- _Data segment_
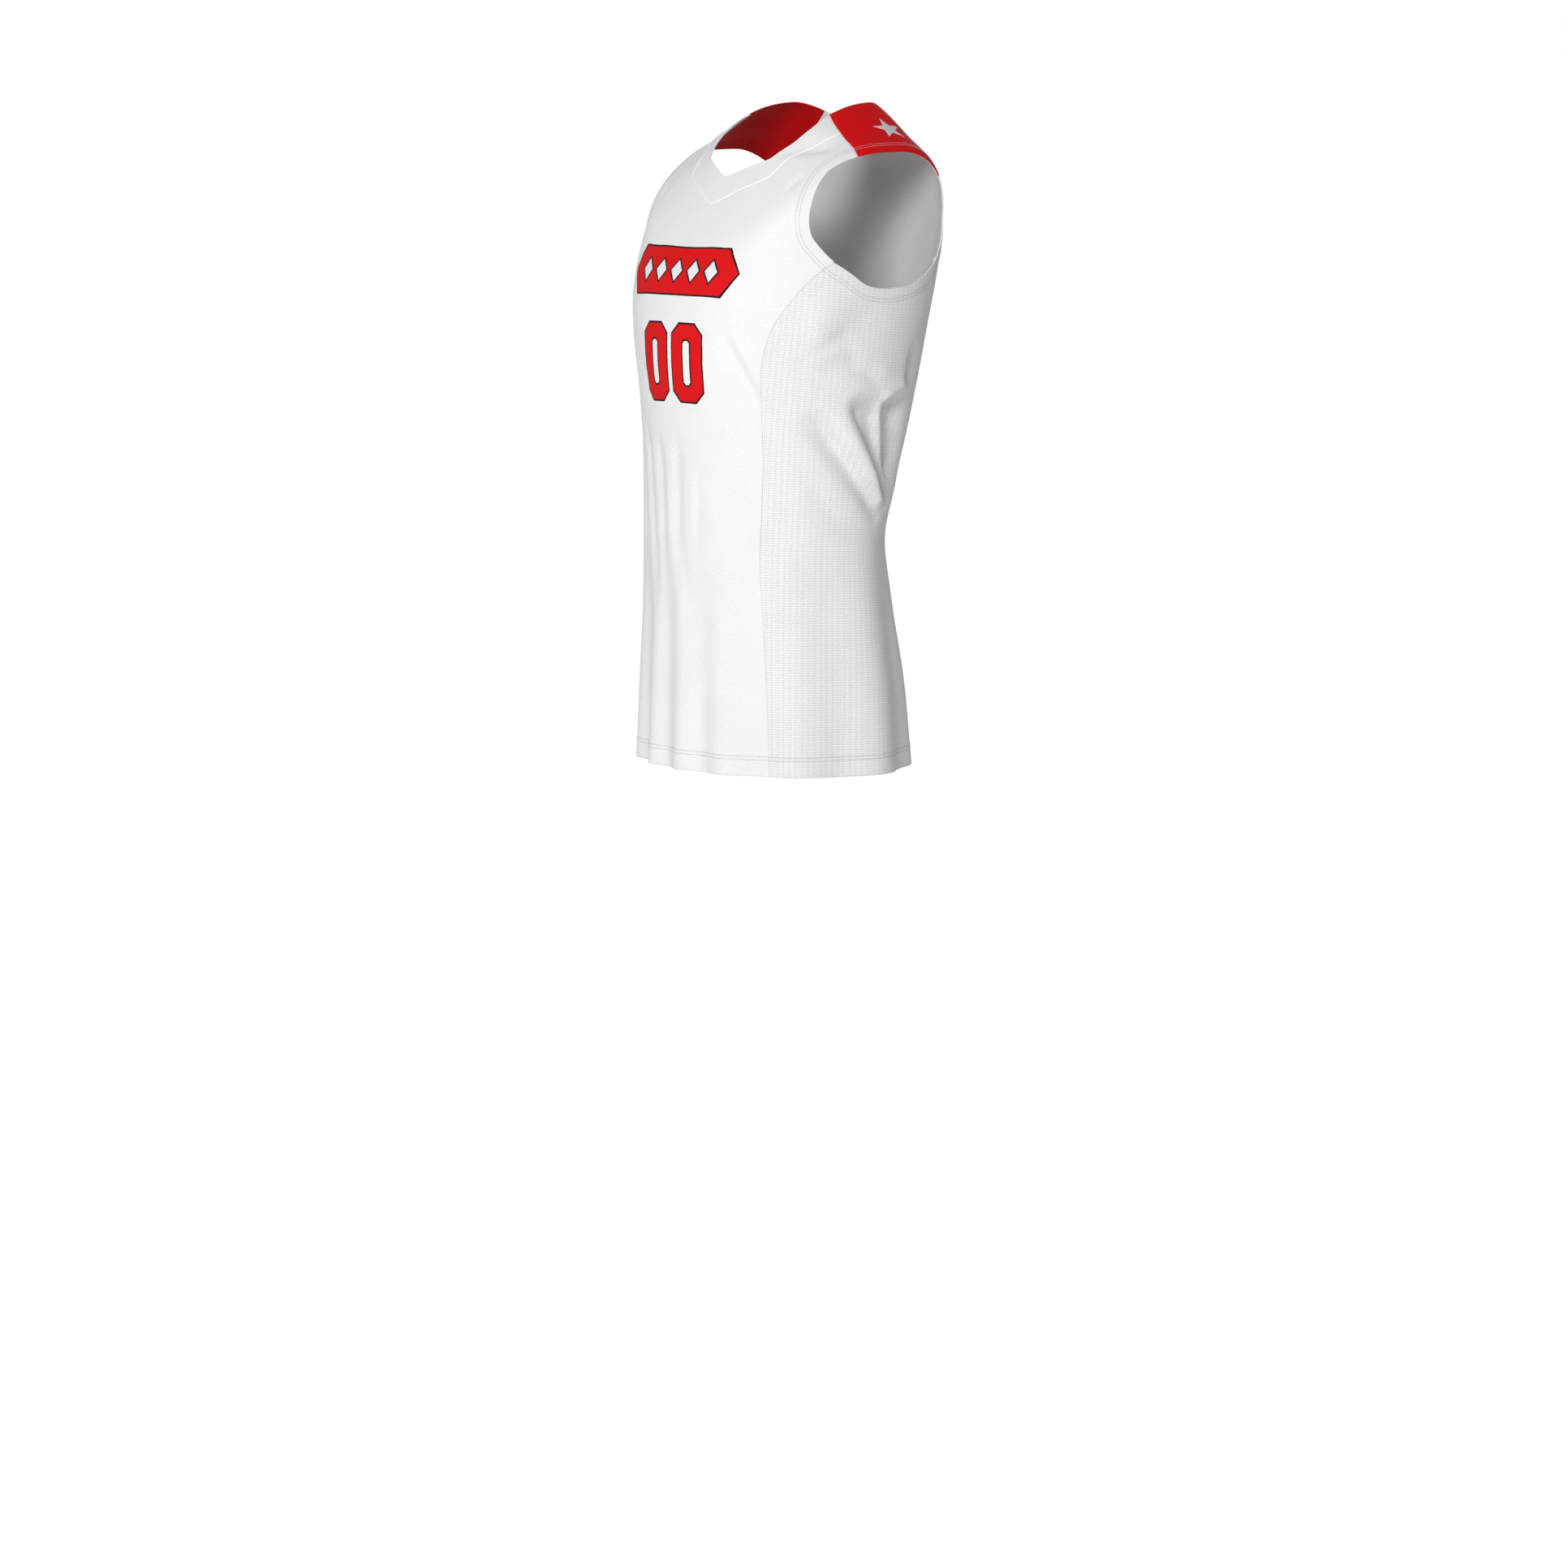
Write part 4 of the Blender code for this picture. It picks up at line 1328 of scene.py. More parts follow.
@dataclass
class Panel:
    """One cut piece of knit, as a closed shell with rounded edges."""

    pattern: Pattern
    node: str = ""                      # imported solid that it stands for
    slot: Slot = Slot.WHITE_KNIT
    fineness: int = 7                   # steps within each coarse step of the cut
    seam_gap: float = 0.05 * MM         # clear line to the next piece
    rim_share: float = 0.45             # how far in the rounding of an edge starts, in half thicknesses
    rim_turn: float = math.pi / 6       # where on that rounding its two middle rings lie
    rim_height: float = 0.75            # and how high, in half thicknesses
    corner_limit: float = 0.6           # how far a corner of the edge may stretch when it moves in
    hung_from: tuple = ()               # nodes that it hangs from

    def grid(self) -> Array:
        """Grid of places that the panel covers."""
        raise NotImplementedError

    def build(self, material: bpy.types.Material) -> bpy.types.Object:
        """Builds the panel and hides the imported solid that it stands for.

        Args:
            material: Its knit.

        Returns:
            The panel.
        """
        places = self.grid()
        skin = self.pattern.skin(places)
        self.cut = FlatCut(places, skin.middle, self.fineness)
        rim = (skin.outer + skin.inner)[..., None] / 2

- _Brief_
Output all of the data again, exactly.

- _Solution to the exercise_
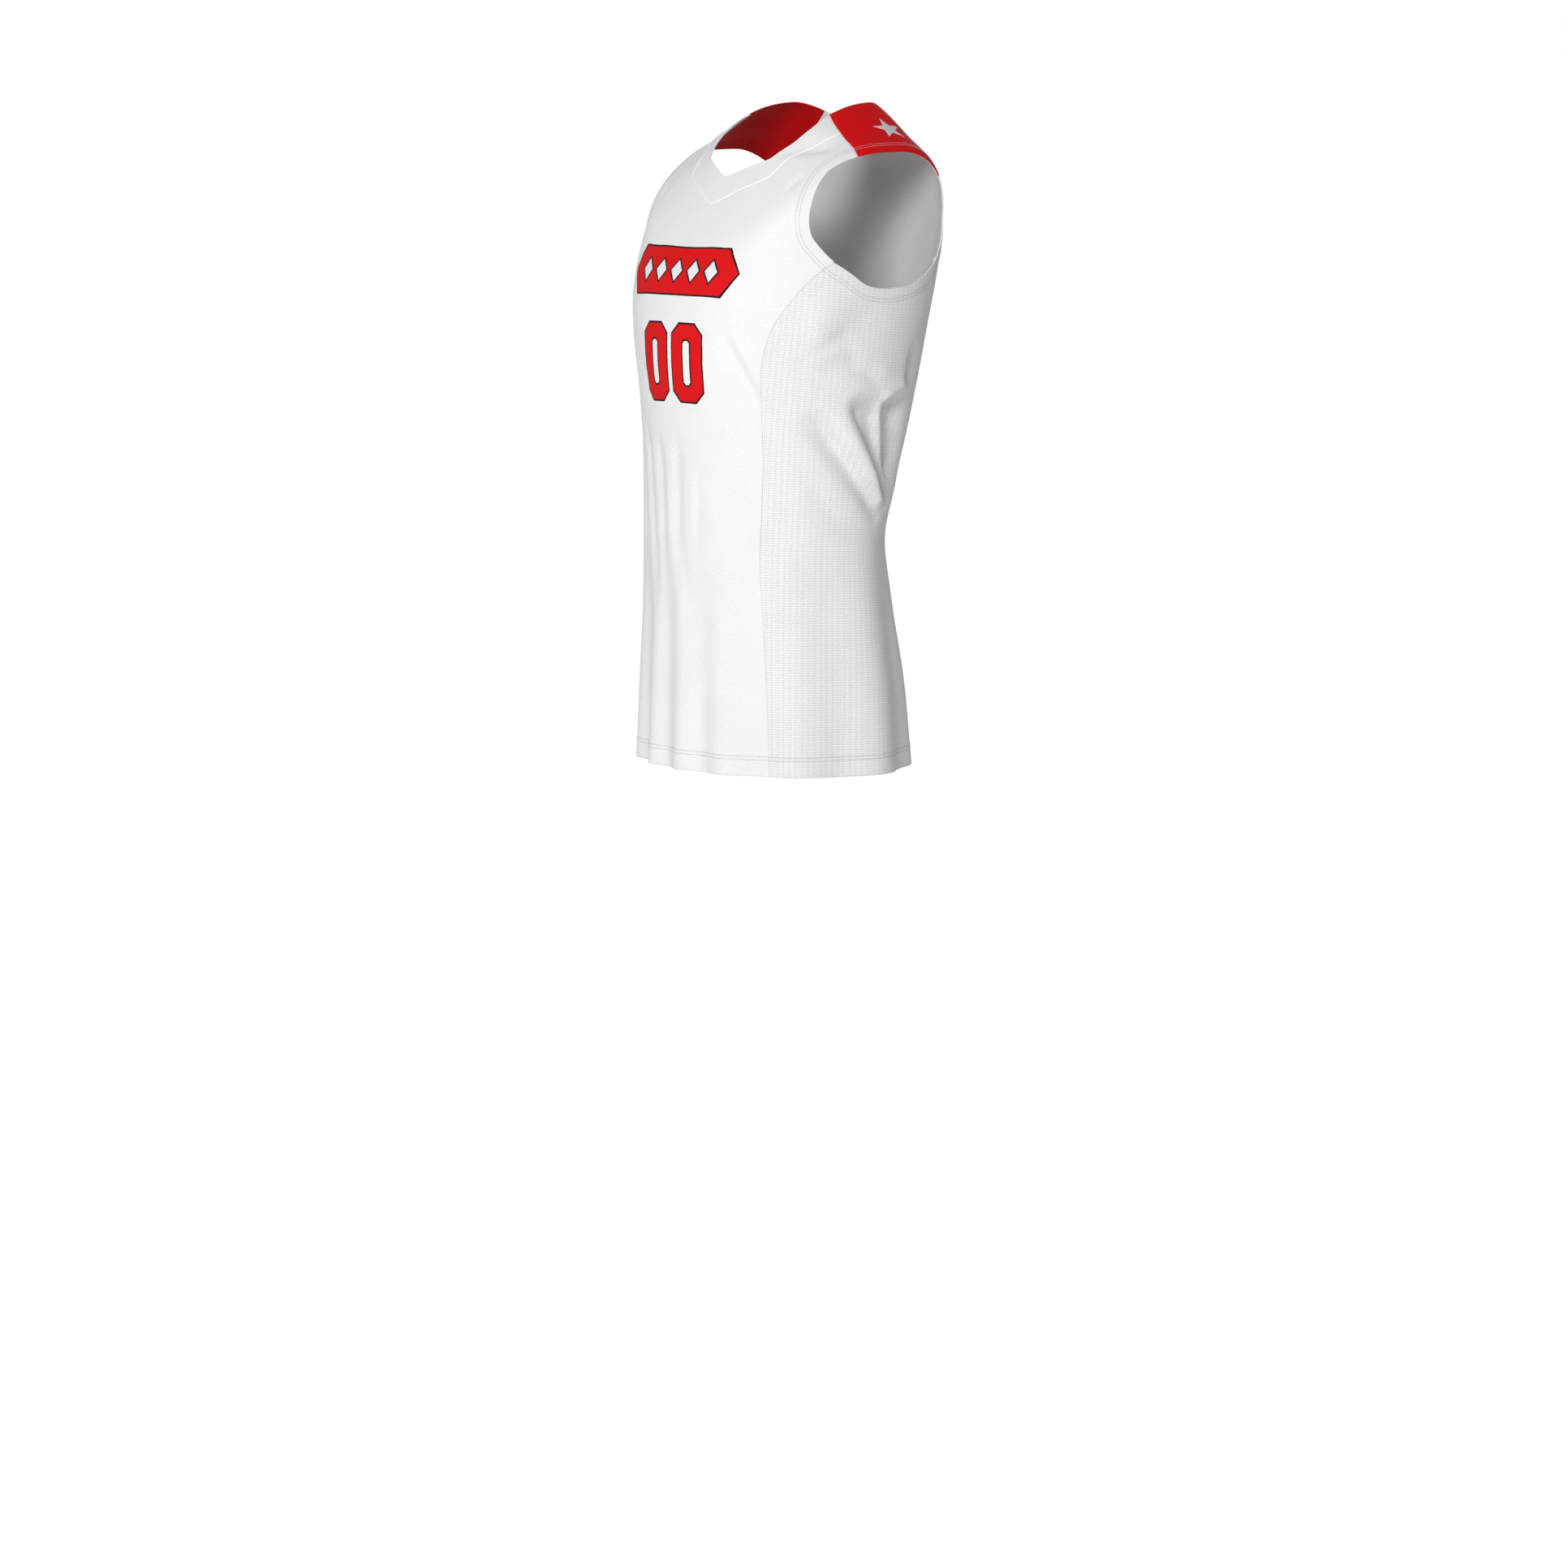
Write part 4 of the Blender code for this picture. It picks up at line 1328 of scene.py. More parts follow.
@dataclass
class Panel:
    """One cut piece of knit, as a closed shell with rounded edges."""

    pattern: Pattern
    node: str = ""                      # imported solid that it stands for
    slot: Slot = Slot.WHITE_KNIT
    fineness: int = 7                   # steps within each coarse step of the cut
    seam_gap: float = 0.05 * MM         # clear line to the next piece
    rim_share: float = 0.45             # how far in the rounding of an edge starts, in half thicknesses
    rim_turn: float = math.pi / 6       # where on that rounding its two middle rings lie
    rim_height: float = 0.75            # and how high, in half thicknesses
    corner_limit: float = 0.6           # how far a corner of the edge may stretch when it moves in
    hung_from: tuple = ()               # nodes that it hangs from

    def grid(self) -> Array:
        """Grid of places that the panel covers."""
        raise NotImplementedError

    def build(self, material: bpy.types.Material) -> bpy.types.Object:
        """Builds the panel and hides the imported solid that it stands for.

        Args:
            material: Its knit.

        Returns:
            The panel.
        """
        places = self.grid()
        skin = self.pattern.skin(places)
        self.cut = FlatCut(places, skin.middle, self.fineness)
        rim = (skin.outer + skin.inner)[..., None] / 2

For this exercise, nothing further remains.